Typical course work with which you should be confident:

  • Vectors (4 lectures)
    Vectors. Scalars vs vectors. Directed line segments. Direction cosines. Adding, subtracting and scalar multiplication. Magnitude of a vector. Components: i,j, and k. Scalar product and projection. Concept of work done. Cross product and applications. Scalar and vector triple products, evaluation as a determinant and applications. Vector equations of lines, planes and spheres. Differentiation of a vector with respect to a single argument. 
  • Complex Numbers (4 lectures)
    Complex Numbers. Motivation and notation. Real and imaginary parts. Argand diagram, polar form, modulus and argument. Complex conjugate. Solving quadratics. Addition, subtraction, multiplication and division of complex numbers. Euler formula, exponential form, logarithms. Hyperbolic and trig functions with complex arguments. De Moivre's formula with applications. 
  • Matrix Algebra (12 lectures)
    Definition of a matrix. Column and row vectors, scalar product. Matrix addition and multiplication. Determinant of a matrix. Row operations for solving linear equations. Rank, linear dependence. Inverse matrix. Eigenvalues and eigenvectors. 
  • Sequences, Series and Limits (6 lectures)
    Definition of a sequence, limit of a sequence. Definition of a series, convergence of series. Definition of a power series, convergence radius of a power series. Taylor series expansion. Functions of a real variable, inverse functions, standard functions. Continuity of a function. 
  • Differentiation and Integration (6 lectures)
    Rate of change and interpretation of derivatives. Definition of differentiability. Techniques of differentiation. Taylor series, L'Hopital's rule. Interpretation of integral as accumulation over time, distance. Definite integral: relation between integral and derivative. Techniques of integration: substitution, integration by parts, partial fractions. Improper integrals. 
  • Partial Differentiation (6 lectures)
    Definition; graph, contours. Partial derivatives: geometrical interpretation, directional derivative, gradient. Differentials - use for error analysis. Implicit differentiation; chain rule; differentiation of functions defined by integrals. Extremum problems in more than one variable, second partial derivatives. 
  • Differential Equations (9 lectures)
    Classification of differential equations. Initial and boundary conditions. Solution of first-order equations: separable equations, integrating factor. Differential operators and linearity. Solution of linear constant-coefficient ODEs: characteristic equation, complementary function, particular integral. Sets of linear constant-coefficient equations. Discretising equations. 
  • Probability (10 lectures)
    Data analysis; sample spaces and events; axioms and definitions; total and conditional probability; Bayes rule; independence. Random variables: continuous and discrete; distribution and density functions; mean and variance - definitions and properties. Special distributions: uniform; binomial; Poisson; Normal - definitions, properties and examples; Correlation: correlation coefficient, cross correlation function, autocorrelation, goodness of fit & R2; Statistics: t-test, Jarque.Bera test, rank sum test, chi squared test. 
  • Fourier Analysis (10 lectures)
    Fourier series of a periodic function; A convergence theorem; .Derivatives, integrals, and uniform convergence; Fourier series on intervals; The Gibbs phenomenon; Orthogonal sets of functions; Inner products; Convergence and completeness; L2 space; Regular Sturm-Liouville problems; Boundary value problems; 1D heat flow and wave motion; The Dirichlet problem; Multiple Fourier series; The Fourier transform; Convolution; Applications of Fourier transforms; The Fourier transform of several variables; Autocorrelation function and power spectral density estimation.
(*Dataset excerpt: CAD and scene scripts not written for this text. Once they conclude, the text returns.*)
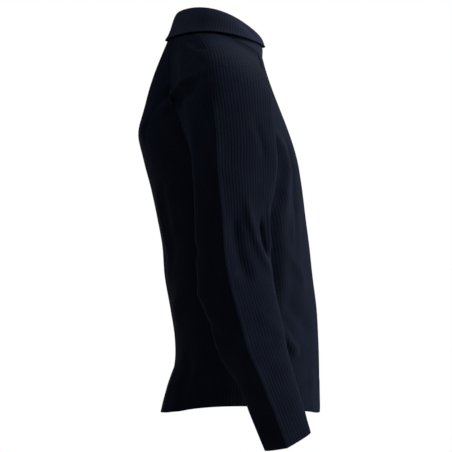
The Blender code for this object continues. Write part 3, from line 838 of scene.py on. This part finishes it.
# Rings from the neck seam over the fold to the free edge: half of a ring's width, the y of its
# front and back, and its heights at the front, side and back.
CollarRing = namedtuple("CollarRing", "half_width front back low side high")
COLLAR_RINGS = (
    CollarRing(0.0640, -0.0815, 0.0765, -0.0298, 0.0042, 0.0012),
    CollarRing(0.0605, -0.0812, 0.0665, -0.0130, 0.0180, 0.0190),
    CollarRing(0.0575, -0.0735, 0.0560, -0.0020, 0.0310, 0.0360),
    CollarRing(0.0580, -0.0725, 0.0545, 0.0030, 0.0392, 0.0425),
    CollarRing(0.0605, -0.0740, 0.0580, 0.0060, 0.0424, 0.0456),
    CollarRing(0.0640, -0.0775, 0.0630, 0.0045, 0.0402, 0.0430),
    CollarRing(0.0665, -0.0808, 0.0680, 0.0005, 0.0305, 0.0330),
    CollarRing(0.0695, -0.0838, 0.0742, -0.0065, 0.0178, 0.0140),
    CollarRing(0.0716, -0.0852, 0.0812, -0.0124, 0.0056, -0.0018),
)
COLLAR_ROWS = 64
COLLAR_RIBS = 104
COLLAR_RIB_HEIGHT = 0.00030
# The collar's colours are lighter than the body's navy though it is the same wool: painted light,
# standing in for the light the collar catches. Its groove colour is painted shade, as on the body.
COLLAR_LIT_CREST = (0.0235, 0.0315, 0.0550)
COLLAR_LIT_GROOVE_SHADE = (0.0100, 0.0130, 0.0240)
COLLAR_LENGTH = 0.098  # from the neck seam over the fold to the free edge
COLLAR_ROUND = 0.440
EDGE_ROLL = 0.0012  # how much its free edge rolls outwards
EDGE_WIDTH = 0.007  # over this length
TURNED_FADE = 0.02  # length past the middle over which its creases start
# x runs round the collar from its front, towards the wearer's right.
COLLAR_FOLDS = (
    Fold(0.175, 0.060, 0.120, 0.090, 0.004, 0.008, -0.0022),
    Fold(0.150, 0.072, 0.060, 0.082, -0.004, 0.009, 0.0016),
    Fold(0.070, 0.055, 0.040, 0.090, 0.002, 0.009, -0.0016),
    Fold(0.300, 0.062, 0.360, 0.088, 0.003, 0.009, -0.0020),
    Fold(0.390, 0.060, 0.420, 0.090, 0.002, 0.009, 0.0014),
)


def collar_point(y, angle):
    """Points of the collar at a length y from its neck seam, through its table of rings."""
    row = y / COLLAR_LENGTH * (len(COLLAR_RINGS) - 1)
    half_width, front, back, low, side, high = (
        through(COLLAR_RINGS, name, row) for name in CollarRing._fields
    )
    x = -half_width * np.sin(angle)
    across = (front + back) / 2 - (back - front) / 2 * np.cos(angle)
    return np.stack([x, across, ring_height((low, side, high), angle)], axis=-1)


def collar(name, folds):
    """The folded tube, with its ribs round it at equal angles."""
    columns = PER_RIB * COLLAR_RIBS
    angle, y = np.meshgrid(
        np.linspace(0, 2 * math.pi, columns + 1), np.linspace(0, COLLAR_LENGTH, COLLAR_ROWS)
    )
    x = angle / (2 * math.pi) * COLLAR_ROUND
    points = collar_point(y, angle)
    height = fold_height(x, y, folds) * smooth((y - COLLAR_LENGTH / 2) / TURNED_FADE)
    height += EDGE_ROLL * smooth((y - COLLAR_LENGTH + EDGE_WIDTH) / EDGE_WIDTH)
    points = points - outward(points, False) * height[..., None]
    ribs = 0.5 + 0.5 * np.cos(angle * COLLAR_RIBS)
    points = points - outward(points, False) * (WALL / 2 + ribs * COLLAR_RIB_HEIGHT)[..., None]
    return cloth_object(name, points, np.stack([x, y], axis=-1), True)


band = collar("folded_collar", COLLAR_FOLDS)
band.data.materials.append(
    knit_material(
        "collar_lit_knit", COLLAR_LIT_CREST, COLLAR_LIT_GROOVE_SHADE, COLLAR_ROUND / COLLAR_RIBS, STITCH_RELIEF
    )
)
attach(band, "root")
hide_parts("collar")

# ---------------------------------------------------------------------------
# Studio: a pale floor far below, a white ground, one large soft light in front of the garment
# a little towards the camera's side, and weak ones above it and on its other sides.
# ---------------------------------------------------------------------------

FLOOR_HEIGHT = -1.30
FLOOR_SIZE = 5.0
FLOOR_GREY = 0.8
FLOOR_ROUGHNESS = 0.9
FLOOR_GLOW = 0.75  # keeps the floor pale in a studio lit this low, and adds no light
WORLD_LIGHT = 0.04  # what the white ground adds to the light
WHITE = (1, 1, 1, 1)
Lamp = namedtuple("Lamp", "name place target size watts")
LAMPS = (
    Lamp("key", (-0.55, -3.25, 0.6), (0.0, -0.05, -0.25), 1.6, 142.0),
    Lamp("fill", (-2.6, 1.2, 0.6), (0.0, 0.0, -0.3), 2.0, 0.5),
    Lamp("top", (-0.42, 0.44, 0.72), (0.0, 0.0, 0.0), 0.4, 3.1),
    Lamp("left", (1.8, -1.6, 1.2), (0.0, 0.0, -0.3), 1.4, 20.0),
    Lamp("behind", (2.8, 0.8, -0.5), (0.0, 0.0, -0.35), 1.6, 14.0),
)


def look_at(thing, target):
    """Turns a lamp or camera so that its own -Z runs from it to the target."""
    run = np.array(target) - np.array(thing.location)
    thing.rotation_euler = (
        math.atan2(math.hypot(run[0], run[1]), -run[2]),
        0,
        math.atan2(-run[0], run[1]),
    )


def seen_strength(tree, least, most, strength):
    """Feeds a strength that is most where the camera sees the surface itself, and least for
    the light that it gives."""
    path = tree.nodes.new("ShaderNodeLightPath")
    span = tree.nodes.new("ShaderNodeMapRange")
    span.inputs["To Min"].default_value = least
    span.inputs["To Max"].default_value = most
    tree.links.new(path.outputs["Is Camera Ray"], span.inputs["Value"])
    tree.links.new(span.outputs["Result"], strength)


floor_mesh = bpy.data.meshes.new("floor")
reach = FLOOR_SIZE / 2
floor_corners = [(-reach, -reach), (reach, -reach), (reach, reach), (-reach, reach)]
floor_mesh.from_pydata([(x, y, FLOOR_HEIGHT) for x, y in floor_corners], [], [(0, 1, 2, 3)])
floor = bpy.data.objects.new("floor", floor_mesh)
bpy.context.scene.collection.objects.link(floor)
floor_paint = bpy.data.materials.new("pale_floor")
floor_paint.use_nodes = True
floor_shader = floor_paint.node_tree.nodes["Principled BSDF"]
floor_shader.inputs["Base Color"].default_value = (FLOOR_GREY, FLOOR_GREY, FLOOR_GREY, 1)
floor_shader.inputs["Roughness"].default_value = FLOOR_ROUGHNESS
floor_shader.inputs["Emission Color"].default_value = WHITE
seen_strength(floor_paint.node_tree, 0.0, FLOOR_GLOW, floor_shader.inputs["Emission Strength"])
floor.data.materials.append(floor_paint)

for lamp in LAMPS:
    light = bpy.data.lights.new(lamp.name, "AREA")
    light.size = lamp.size
    light.energy = lamp.watts
    holder = bpy.data.objects.new(lamp.name, light)
    holder.location = lamp.place
    look_at(holder, lamp.target)
    bpy.context.scene.collection.objects.link(holder)

world = bpy.data.worlds.new("white_ground")
bpy.context.scene.world = world
world.use_nodes = True
ground = world.node_tree.nodes["Background"]
ground.inputs["Color"].default_value = WHITE
seen_strength(world.node_tree, WORLD_LIGHT, 1.0, ground.inputs["Strength"])
bpy.context.scene.view_settings.view_transform = "Standard"

# ---------------------------------------------------------------------------
# Camera: level, square to the wearer's right side, 2.9 m away.
# ---------------------------------------------------------------------------

CAMERA_DISTANCE = 2.9
CAMERA_Y, CAMERA_Z = -0.0204, -0.316
PICTURE_WIDTH = 0.7684  # what the picture spans at the garment's middle
SENSOR_WIDTH = 36.0
camera_data = bpy.data.cameras.new("side_view")
camera_data.sensor_width = SENSOR_WIDTH
camera_data.lens = SENSOR_WIDTH * CAMERA_DISTANCE / PICTURE_WIDTH
camera = bpy.data.objects.new("side_view", camera_data)
camera.location = (-CAMERA_DISTANCE, CAMERA_Y, CAMERA_Z)
look_at(camera, (0.0, CAMERA_Y, CAMERA_Z))
bpy.context.scene.collection.objects.link(camera)
bpy.context.scene.camera = camera
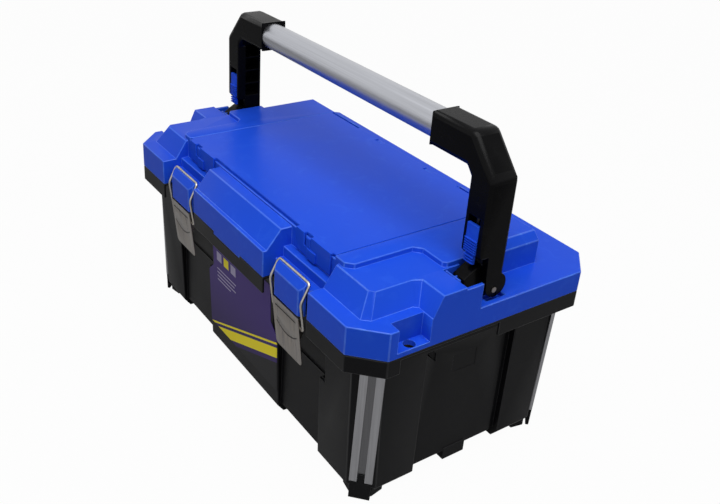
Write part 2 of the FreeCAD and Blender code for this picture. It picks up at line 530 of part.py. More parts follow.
def make_cover():
    """Organiser cover: flush plate with a stiffening rib, two snap tongues and hinge knuckles."""
    cover = new_body("organizer_cover")
    half = "cover_length/2"
    grow(cover, "XY", "lid_top - 3.6", "3.6", box_loop(f"-{half}", half, "-cover_front", "cover_back"))
    # finger flaps that hang into the latch bays, with a snap tongue on each
    grow(cover, "XY", "front_ledge + 4", "lid_top - front_ledge - 5",
         *both(lambda side: box_loop(f"{side}*bay - 34", f"{side}*bay + 34", "-cover_front - 4.6",
                                     "-cover_front - 2.4")))
    grow(cover, "XY", "lid_top - 3.6", "3.6",
         *both(lambda side: box_loop(f"{side}*bay - 34", f"{side}*bay + 34", "-cover_front - 4.6",
                                     "-cover_front + 1")))
    grow(cover, "XY", "front_ledge + 3", "12",
         *both(lambda side: box_loop(f"{side}*bay - 8", f"{side}*bay + 8", "-cover_front - 6.6",
                                     "-cover_front - 4")))
    carve(cover, "XY", "front_ledge + 14", "lid_top - front_ledge",
          *both(lambda side: box_loop(f"{side}*bay - 17", f"{side}*bay - 4", "-cover_front - 5", "-cover_front - 0.6")))
    grow(cover, "XY", "front_ledge + 12", "lid_top - front_ledge - 16",
         *both(lambda side: box_loop(f"{side}*bay - 14", f"{side}*bay - 6", "-cover_front - 4.2", "-cover_front - 2.4")))
    # knuckles round the hinge rod, clear of the lid's two lugs
    grow(cover, "YZ", "-rod_length/2 + 1", "rod_length - 2", ("circle", "rod_y", "rod_z", "3"))
    carve(cover, "XY", "rod_z - 5", "12",
          *both(lambda side: box_loop(f"{side}*52 - 7.5", f"{side}*52 + 7.5", "rod_y - 4.6", "cover_back + 4")),
          *both(lambda side: box_loop(f"{side}*(rod_length/2 - 1)", f"{side}*(cover_length/2 + 1)", "rod_y - 1",
                                      "cover_back + 4")))
    carve(cover, "YZ", "-rod_length/2 - 4", "rod_length + 8", ("circle", "rod_y", "rod_z", "rod_radius + fit"))
    return cover


def make_cover_rod():
    rod = new_body("organizer_hinge_rod")
    grow(rod, "YZ", "-rod_length/2 - 3", "rod_length + 6", ("circle", "rod_y", "rod_z", "rod_radius"))
    return rod


# ---------------------------------------------------------------- handle
def make_bracket(name, side):
    """Foot in the lid's bay with the upright lug that the pivot pin goes through."""
    bracket = new_body(f"handle_bracket_{name}")
    foot_start, foot_length = span(side, "arm_outer - arm_width", "arm_outer + 3")
    grow(bracket, "YZ", foot_start, foot_length,
         box_loop("-rib_back + lug_gap", "-arm_front - 2.5", "rear_ledge", "rear_ledge + 8"))
    grow(bracket, "YZ", f"{side}*lug_x - lug_half", "2*lug_half",
         [("-rib_back + lug_gap", "rear_ledge"), ("-rib_back + lug_gap", "pivot_z + 17"),
          ("-arm_front - 3", "pivot_z + 22"), ("pivot_y - 20.5", "pivot_z + 26.5"), ("pivot_y - 10.5", "pivot_z + 26.5"),
          ("pivot_y + hub_radius - 1.2", "pivot_z + 12"), ("pivot_y + hub_radius - 1.2", "rear_ledge")])
    # cored out from the front, as two webs and a floor
    for web in ("-1", "1"):
        carve(bracket, "XZ", "-rib_back - 1", "11",
              box_loop(f"{side}*lug_x + {web}*3.5 - 2.4", f"{side}*lug_x + {web}*3.5 + 2.4", "rear_ledge + 10",
                       "pivot_z + 14"))
    carve(bracket, "YZ", f"{side}*lug_x - 20", "40", ("circle", "pivot_y", "pivot_z", "pin_radius + fit"))
    return bracket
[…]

If, after reading through that list you are not completely confident that you are ready, then please look at the following course from MIT's OpenCourseWare: Computational Science and Engineering I

It contains video lectures, course notes and presentations, and covers much useful material.

Also the following Engineering Mathematics course at Bristol university includes much of the above, (except Fourier).

Computer Programming

You will also be expected to complete a significant amount of programming on the course. Although little programming experience is really needed, you should familiarise yourself with the computational environment & language (Matlab) by attempting the first two tutorials (or more) from here: If you are familiar with another language, this will mean this should be trivial for you, although you may want to watch out for transitions from procedural languages to Matlab's vectorised approach.

Most importantly, you will be expected to employ mathematical analysis in this computational environment. You will therefore be asked to complete pre-course material before arriving to begin the course.